My current research project, writes Sonja Boon, is about messy histories – those pasts that tangle in what Mary Louise Pratt (1991) has termed the “contact zone,” the site of colonial encounter that emerges in the spaces between historical, geographical, and political borders. Using autoethnography, I am examining the relationships between migration, memory, and identity as these are mapped onto conceptual and material landscapes in The Netherlands, Suriname, and Newfoundland, in order to interrogate the politics and possibilities of (post)colonial subjectivities and identities. Central to my research process has been a deep engagement with colonial archives in The Netherlands, Suriname, the UK, and Canada.
I had anticipated that I would write journal articles and book chapters in relation to this project. And I have (2017, 2018, and a few more under review). But then I decided I needed to write a memoir as well.

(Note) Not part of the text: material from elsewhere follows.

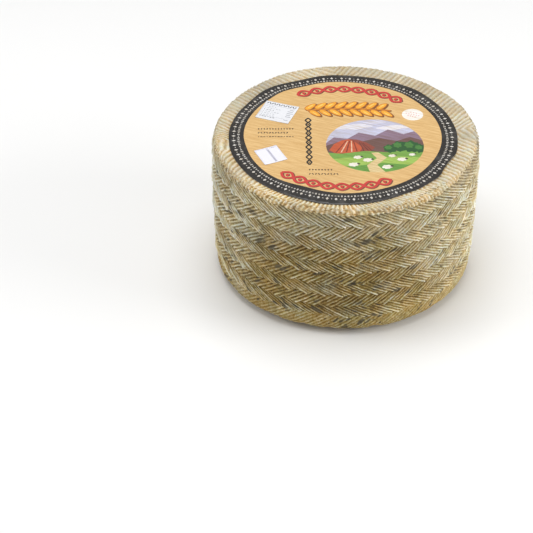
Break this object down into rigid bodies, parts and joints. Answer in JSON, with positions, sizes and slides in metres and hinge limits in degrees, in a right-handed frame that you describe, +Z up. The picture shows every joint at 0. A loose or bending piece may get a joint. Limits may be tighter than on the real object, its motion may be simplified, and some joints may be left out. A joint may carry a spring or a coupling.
{
  "type": "semi-cured sheep cheese wheel",
  "caption": "Whole short round wheel of semi-cured sheep cheese with a plait-printed ridged rind and a round paper label and small stickers on top.",
  "frame": {"origin": "centre of the flat face the wheel rests on", "axes": "+Z up along the wheel's axis, +X to the right and -Y towards the shown side"},
  "size_m": [0.188, 0.188, 0.1082],
  "materials": {
    "rind": "dry natural cheese rind, matt, cream crests and ochre-grey grooves with scattered blue-grey mould",
    "label_paper": "printed coated paper: tan centre in a near-black ring, soft sheen",
    "sticker_paper": "plain white paper, matt"
  },
  "bodies": {
    "root": {"cheese_wheel": "rind", "paper_label": "label_paper", "wide_sticker": "sticker_paper", "small_sticker": "sticker_paper"}
  },
  "joints": []
}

Suddenly things got, well … messy.
If memoir is about emotional truth, how could I best integrate the personal into the academic, the academic into the personal? What stories would I include, and how would I include them? What right did I have to tell these stories? What did it mean to be so deeply embedded in my research project?
These questions have shadowed me throughout my project as I struggled to figure out how best to approach my work, and from there, how best to write about it. This post – a shortened version of my #CreativeHistories17 paper – is an attempt to capture some of that continuing internal conversation as it continues to shape my writing and thinking.
Allyson asked about the emotional stakes after having already read two drafts of the first twenty-five thousand words of my project. I’d been writing for months by this point. In fact, some sections dated from over two full years previously. I’d written and rewritten, organized and reorganized. I’d turned everything inside out several times. I thought I was getting somewhere.
The problem was that I was speaking to the converted, Allyson said. I was writing to those who would already be interested in the topic, people like her who loved the complex tangles of family histories. In essence, I was speaking to the target audience of the Creative Histories conference.
“See, my husband doesn’t understand why this stuff matters so much,” she said, “And those are the readers you want to get – the ones who wouldn’t naturally be interested. You have to get them emotionally invested not just in the story, but in you as the narrator of that story.”
And there’s the rub.
Because through my training – even as a feminist scholar – I’d learned that research isn’t supposed to be about emotional investments. Of course we have emotional investments in our work; such investments often propel us into new projects. Emotional investments, too, shape our research questions, determine our methods, influence our analyses. But we’re supposed to be analytical about them, interrogate them, examine them. As Kirby, Greaves and Reid (2006) articulate it:
We must be aware of our subjectivity and be capable of identifying its impact while continuously interrogating it. Research methodologies and methods have been developed by people who see the world in particular ways, and every time a research tool is used, the researcher must be aware that it contains the perspectives of those who created it. Being responsive to these potential assumptions or tacit theories in ourselves and others is the essence of reflexivity. Reflexivity requires that we embrace our subjectivity and actively identify its impact on the research process. In other words, how can you, the researcher … continuously reflect upon your own worldview, the impact of the questions you ask, the issues you explore and the methods of investigation and analysis that you employ? Further, how can you utilize the knowledge that results from your research responsibly and ethically, to make a positive difference?” (19-20)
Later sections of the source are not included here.